For the reader’s convenience, we will now switch the mode of display. In the new mode, the above example looks like this:

# Before
a=3; 2
# After style_text(..., scope = tokens)
a <- 3
2

Where ... refers to the code to style.

In the next example, we want to style spaces and indention, but not line breaks and tokens:

# Before
a=  function( x) {
  'x'
  }
# After style_text(..., scope = indention)
a = function(x) {
  'x'
}

strict

Another option that is helpful to determine the level of ‘invasiveness’ is strict. If set to TRUE, spaces and line breaks before or after tokens are set to either zero or one. However, in some situations, this might be undesirable (so we set strict = FALSE), as the following example shows:

# Before
data_frame(
     small  = 2 ,
     medium = 4,#comment without space
     large  =6
)
# After style_text(..., strict = FALSE)
data_frame(
  small  = 2,
  medium = 4, # comment without space
  large  = 6
)

We prefer to keep the equal sign after “small”, “medium” and “large” aligned, so we set strict = FALSE to set spacing to at least one around =.

Also, with scope >= "line_breaks", strict = TRUE will break the lines in the following call, whereas strict = FALSE will leave them as is:

# Before
do_a_long_and_complicated_fun_cal('which', has, way, to, 
                              'and longer then lorem ipsum in its full length'
)
# After 
do_a_long_and_complicated_fun_cal(
  "which", has, way, to,
  "and longer then lorem ipsum in its full length"
)

In addition, the strict option also adds braces (if scope = "tokens") to conditional statements if they are multi-line:

# Before
if (set_q(x))
    3 else 
    5
# After style_text(..., strict = TRUE)
if (set_q(x)) {
  3
} else {
  5
}

math token spacing

styler can identify and handle unary operators and other math tokens:

# Before
1++1-1-1/2
# After 
1 + +1 - 1 - 1 / 2

This is tidyverse style. However, styler offers very granular control for math token spacing. Assuming you like spacing around + and -, but not around / and * and ^. This can be achieved as follows:

# Before
1++1/2*2^2 
# After style_text(..., math_token_spacing = list(one = c("'+'", "'-'"), zero = c("'/'", "'*'", "'^'")))
1 + +1/2*2^2

reindention

You can set the indention of lines that match a certain regular expression manually. For example, if you don’t want comments starting with ### to be indented, you can formulate an unindention rule:

# Before
a <- function() {
    ### not to be indented
    # indent normally
    33
    }
# After style_text(..., reindention = list(regex_pattern = "^###", indention = 0, comments_only = TRUE))
a <- function() {
### not to be indented
  # indent normally
  33
}

These are options that allow flexible reformatting. You can even go further, as described in the “Customizing styler” vignette.

A few more examples

Now that you know that the rules can be applied in a flexible fashion, let’s focus on scope = "tokens" and strict = TRUE and illustrate how specific rules of the tidyverse style guide are implemented.

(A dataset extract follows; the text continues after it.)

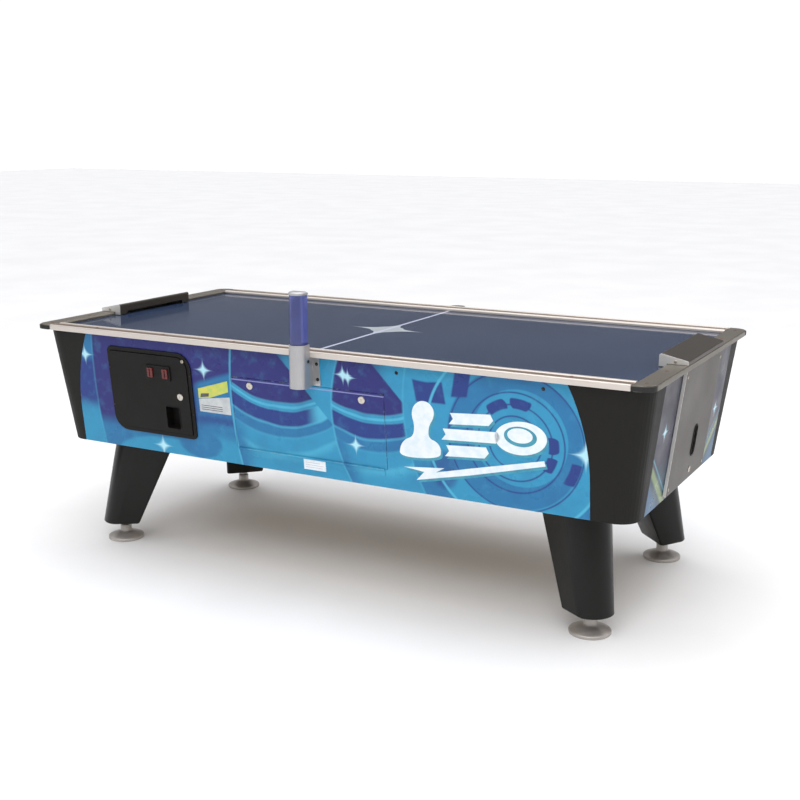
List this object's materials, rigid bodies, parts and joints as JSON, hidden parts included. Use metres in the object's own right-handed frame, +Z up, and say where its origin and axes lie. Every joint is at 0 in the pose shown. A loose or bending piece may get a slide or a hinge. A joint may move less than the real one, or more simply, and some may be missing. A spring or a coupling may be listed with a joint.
{
  "type": "air hockey table",
  "caption": "Coin-operated air hockey table: tapered cabinet on splayed legs, metal rails, goal hoods and end covers, hinged coin and service doors, and a blower under the playing surface.",
  "frame": {"origin": "on the floor, under the middle of the table", "axes": "+X along the length towards the end at the right of the coin door's side, -Y out of the side that holds the coin door and the service door, +Z up"},
  "size_m": [2.25, 1.184, 1.003],
  "materials": {
    "laminate": "printed laminate in blues over board",
    "moulded_black": "textured moulded plastic",
    "leg_black": "black laminate over solid core",
    "playfield": "polished slate-blue sheet with a fine grid of air holes",
    "rail_aluminium": "satin anodised extrusion",
    "rail_steel": "brushed sheet",
    "goal_steel": "brushed sheet",
    "bumper_rubber": "black rubber",
    "foot_steel": "zinc plated",
    "bracket_aluminium": "satin anodised",
    "post_acrylic": "translucent blue acrylic",
    "door_black": "black wrinkle powder coat",
    "button_red": "translucent red plastic",
    "lock_steel": "nickel plated",
    "plywood": "birch plywood",
    "grey_sheet": "galvanised sheet",
    "blower_black": "black moulding"
  },
  "bodies": {
    "table": {"blower_housing": "blower_black", "blower_motor": "grey_sheet", "bottom_panel": "plywood", "cash_box": "grey_sheet", "coin_door_frame": "door_black", "control_box": "grey_sheet", "corner_bumper_far_left": "bumper_rubber", "corner_bumper_far_right": "bumper_rubber", "corner_bumper_near_left": "bumper_rubber", "corner_bumper_near_right": "bumper_rubber", "corner_shell_far_left": "moulded_black", "corner_shell_far_right": "moulded_black", "corner_shell_near_left": "moulded_black", "corner_shell_near_right": "moulded_black", "end_cover_left": "goal_steel", "end_cover_right": "goal_steel", "end_panel_left": "laminate", "end_panel_right": "laminate", "end_rail_left": "rail_steel", "end_rail_right": "rail_steel", "goal_hood_left": "goal_steel", "goal_hood_right": "goal_steel", "intake_grille": "grey_sheet", "leg_far_left": "leg_black", "leg_far_right": "leg_black", "leg_near_left": "leg_black", "leg_near_right": "leg_black", "motor_bracket": "grey_sheet", "playfield": "playfield", "plenum_floor": "plywood", "plenum_frame": "plywood", "power_inlet": "blower_black", "puck_chute_left": "grey_sheet", "puck_chute_right": "grey_sheet", "score_bracket_far": "bracket_aluminium", "score_bracket_near": "bracket_aluminium", "score_post": "post_acrylic", "score_post_cap": "bracket_aluminium", "service_hinge": "lock_steel", "side_panel_far": "laminate", "side_panel_near": "laminate", "side_rail_far": "rail_aluminium", "side_rail_near": "rail_aluminium", "support_frame": "plywood"},
    "coin_door": {"coin_door": "door_black", "coin_entry_plate": "door_black", "coin_return_cup": "door_black", "coin_mech": "blower_black"},
    "coin_button_left": {"coin_button_left": "button_red"},
    "coin_button_right": {"coin_button_right": "button_red"},
    "coin_door_lock": {"coin_door_lock": "lock_steel"},
    "service_door": {"service_door": "laminate"},
    "service_lock_left": {"service_lock_left": "lock_steel"},
    "service_lock_right": {"service_lock_right": "lock_steel"},
    "blower_impeller": {"blower_impeller": "blower_black"},
    "leveller_near_left": {"leveller_near_left": "foot_steel"},
    "leveller_near_right": {"leveller_near_right": "foot_steel"},
    "leveller_far_left": {"leveller_far_left": "foot_steel"},
    "leveller_far_right": {"leveller_far_right": "foot_steel"}
  },
  "joints": [
    {"name": "coin_door_hinge", "type": "hinge", "parent": "table", "child": "coin_door", "pos_m": [-0.81, -0.50737, 0.60499], "axis": [0, 0.1051, -0.9945], "range_deg": [0, 100]},
    {"name": "coin_button_left_push", "type": "slide", "parent": "coin_door", "child": "coin_button_left", "axis": [0, 0.9945, 0.1051], "range_m": [0, 0.004], "stiffness_N_per_m": 300, "springref_m": -0.004},
    {"name": "coin_button_right_push", "type": "slide", "parent": "coin_door", "child": "coin_button_right", "axis": [0, 0.9945, 0.1051], "range_m": [0, 0.004], "stiffness_N_per_m": 300, "springref_m": -0.004},
    {"name": "coin_door_lock_turn", "type": "hinge", "parent": "coin_door", "child": "coin_door_lock", "pos_m": [-0.52, -0.49772, 0.604], "axis": [0, 0.9945, 0.1051], "range_deg": [0, 90]},
    {"name": "service_door_hinge", "type": "hinge", "parent": "table", "child": "service_door", "pos_m": [0, -0.48503, 0.44968], "axis": [1, 0, 0], "range_deg": [0, 165]},
    {"name": "service_lock_left_turn", "type": "hinge", "parent": "service_door", "child": "service_lock_left", "pos_m": [-0.232, -0.50479, 0.671], "axis": [0, -0.9945, -0.1051], "range_deg": [0, 90]},
    {"name": "service_lock_right_turn", "type": "hinge", "parent": "service_door", "child": "service_lock_right", "pos_m": [0.191, -0.50469, 0.67], "axis": [0, -0.9945, -0.1051], "range_deg": [0, 90]},
    {"name": "blower_spin", "type": "hinge", "parent": "table", "child": "blower_impeller", "pos_m": [0.02, 0.16, 0.64], "axis": [0, 0, 1], "continuous": true},
    {"name": "leveller_near_left_screw", "type": "slide", "parent": "table", "child": "leveller_near_left", "axis": [0, 0, 1], "range_m": [-0.03, 0]},
    {"name": "leveller_near_right_screw", "type": "slide", "parent": "table", "child": "leveller_near_right", "axis": [0, 0, 1], "range_m": [-0.03, 0]},
    {"name": "leveller_far_left_screw", "type": "slide", "parent": "table", "child": "leveller_far_left", "axis": [0, 0, 1], "range_m": [-0.03, 0]},
    {"name": "leveller_far_right_screw", "type": "slide", "parent": "table", "child": "leveller_far_right", "axis": [0, 0, 1], "range_m": [-0.03, 0]}
  ]
}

Spaces are placed around operators such as =, after (but not before) commas, before comments etc.

# Before
split_fast<-split_into_fractions(target="fast",origin  ="E2-k3",...)#comment
# After 
split_fast <- split_into_fractions(target = "fast", origin = "E2-k3", ...) # comment

Function declarations are indented if multi-line:

# Before
my_fun <- function(x, 
y, 
z) {
  just(z)
}
# After 
my_fun <- function(x,
                   y,
                   z) {
  just(z)
}

styler can also format complicated expressions that involve line breaking and indention based on both brace expressions and operators:

# Before
if (x >3) {stop("this is an error")} else {
c(there_are_fairly_long,
1 / 33 * 
2 * long_long_variable_names)%>% k(

) }
# After 
if (x > 3) {
  stop("this is an error")
} else {
  c(
    there_are_fairly_long,
    1 / 33 *
      2 * long_long_variable_names
  ) %>% k()
}

Lines are broken after ( if a function call spans multiple lines:

# Before
do_a_long_and_complicated_fun_cal("which", has, way, to, 
                              "and longer then lorem ipsum in its full length"
                              )
# After 
do_a_long_and_complicated_fun_cal(
  "which", has, way, to,
  "and longer then lorem ipsum in its full length"
)

styler replaces = with <- for assignment if necessary:

# Before
one = 3
data_frame(a = 3)
# After 
one <- 3
data_frame(a = 3)

It also handles single quotes according to the tidyverse style guide:

# Before
'one string'
'one string in a "string"'
"one string in a 'string'"
# After 
"one string"
'one string in a "string"'
"one string in a 'string'"

Braces are added to function calls in pipes:

# Before
a %>%
  b %>%
  c
# After 
a %>%
  b() %>%
  c()

tidyeval syntax is handled properly:

# Before
mtcars %>%
  group_by(!!!my_vars)
# After 
mtcars %>%
  group_by(!!!my_vars)

That was a quick overview of styler. Please feel free to grab styler from CRAN, run it on your own package and tell us what you think.